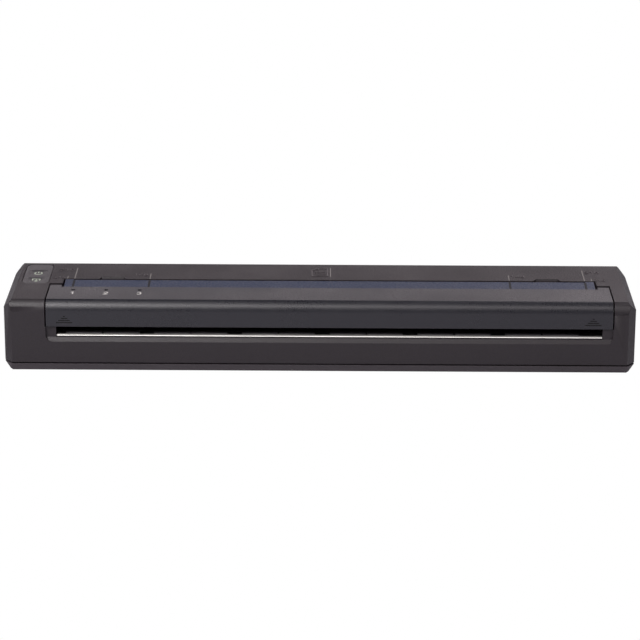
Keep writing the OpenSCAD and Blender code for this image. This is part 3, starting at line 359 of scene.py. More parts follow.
@dataclass(frozen=True)
class CircuitBoard:
    """Printed board: solder mask over copper tracks, with tinned pads.

    Attributes:
        name: Name of the material.
        mask: Linear colour of the solder mask.
        track_mm: Pitch of the tracks.
    """

    name: str
    mask: Colour
    track_mm: float = 1.6

    def build(self) -> bpy.types.Material:
        """Builds the material."""
        shader = Shader(self.name)
        inputs = {"Vector": shader.place, "Scale": 1 / (self.track_mm * MM), "Randomness": 0.55}
        cells = shader.node("ShaderNodeTexVoronoi", inputs, distance="CHEBYCHEV", feature="F1")
        track = shader.ramp(cells.outputs["Distance"], 0.36, 0.4)
        pad = shader.ramp(cells.outputs["Distance"], 0.14, 0.11)
        copper = tuple(c * 1.9 + 0.01 for c in self.mask)
        colour = shader.mix(track, self.mask, copper)
        colour = shader.mix(pad, colour, linear(196, 190, 160))
        shader.bump(track, 0.02)
        return shader.finish(colour=colour, roughness=shader.ramp(pad, 0, 1, 0.42, 0.25),
                             metallic=shader.ramp(pad, 0, 1, 0, 0.9), coat=0.3)


@dataclass(frozen=True)
class Striped:
    """Flat ribbon or wound winding with fine parallel conductors.

    Attributes:
        name: Name of the material.
        ground: Linear colour between the conductors.
        line: Linear colour of a conductor.
        pitch_mm: Pitch of the conductors along X.
    """

    name: str
    ground: Colour
    line: Colour
    pitch_mm: float = 1.0

    def build(self) -> bpy.types.Material:
        """Builds the material."""
        shader = Shader(self.name)
        wave = shader.math("SINE", shader.math("MULTIPLY", shader.part("X"), math.tau / (self.pitch_mm * MM)))
        stripe = shader.ramp(wave, -0.1, 0.2)
        colour = shader.mix(stripe, self.ground, self.line)
        shader.bump(stripe, 0.02)
        return shader.finish(colour=colour, roughness=shader.ramp(shader.noise(3.0), 0.3, 0.7, 0.3, 0.42),
                             coat=0.4)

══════

* _YOUR TASK_: Print all the data exactly.

* _EXERCISE OUTPUT_:
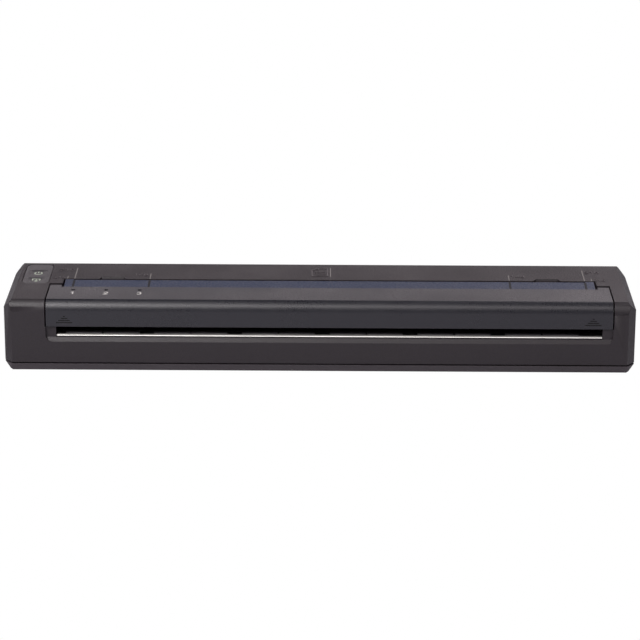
Keep writing the OpenSCAD and Blender code for this image. This is part 3, starting at line 359 of scene.py. More parts follow.
@dataclass(frozen=True)
class CircuitBoard:
    """Printed board: solder mask over copper tracks, with tinned pads.

    Attributes:
        name: Name of the material.
        mask: Linear colour of the solder mask.
        track_mm: Pitch of the tracks.
    """

    name: str
    mask: Colour
    track_mm: float = 1.6

    def build(self) -> bpy.types.Material:
        """Builds the material."""
        shader = Shader(self.name)
        inputs = {"Vector": shader.place, "Scale": 1 / (self.track_mm * MM), "Randomness": 0.55}
        cells = shader.node("ShaderNodeTexVoronoi", inputs, distance="CHEBYCHEV", feature="F1")
        track = shader.ramp(cells.outputs["Distance"], 0.36, 0.4)
        pad = shader.ramp(cells.outputs["Distance"], 0.14, 0.11)
        copper = tuple(c * 1.9 + 0.01 for c in self.mask)
        colour = shader.mix(track, self.mask, copper)
        colour = shader.mix(pad, colour, linear(196, 190, 160))
        shader.bump(track, 0.02)
        return shader.finish(colour=colour, roughness=shader.ramp(pad, 0, 1, 0.42, 0.25),
                             metallic=shader.ramp(pad, 0, 1, 0, 0.9), coat=0.3)


@dataclass(frozen=True)
class Striped:
    """Flat ribbon or wound winding with fine parallel conductors.

    Attributes:
        name: Name of the material.
        ground: Linear colour between the conductors.
        line: Linear colour of a conductor.
        pitch_mm: Pitch of the conductors along X.
    """

    name: str
    ground: Colour
    line: Colour
    pitch_mm: float = 1.0

    def build(self) -> bpy.types.Material:
        """Builds the material."""
        shader = Shader(self.name)
        wave = shader.math("SINE", shader.math("MULTIPLY", shader.part("X"), math.tau / (self.pitch_mm * MM)))
        stripe = shader.ramp(wave, -0.1, 0.2)
        colour = shader.mix(stripe, self.ground, self.line)
        shader.bump(stripe, 0.02)
        return shader.finish(colour=colour, roughness=shader.ramp(shader.noise(3.0), 0.3, 0.7, 0.3, 0.42),
                             coat=0.4)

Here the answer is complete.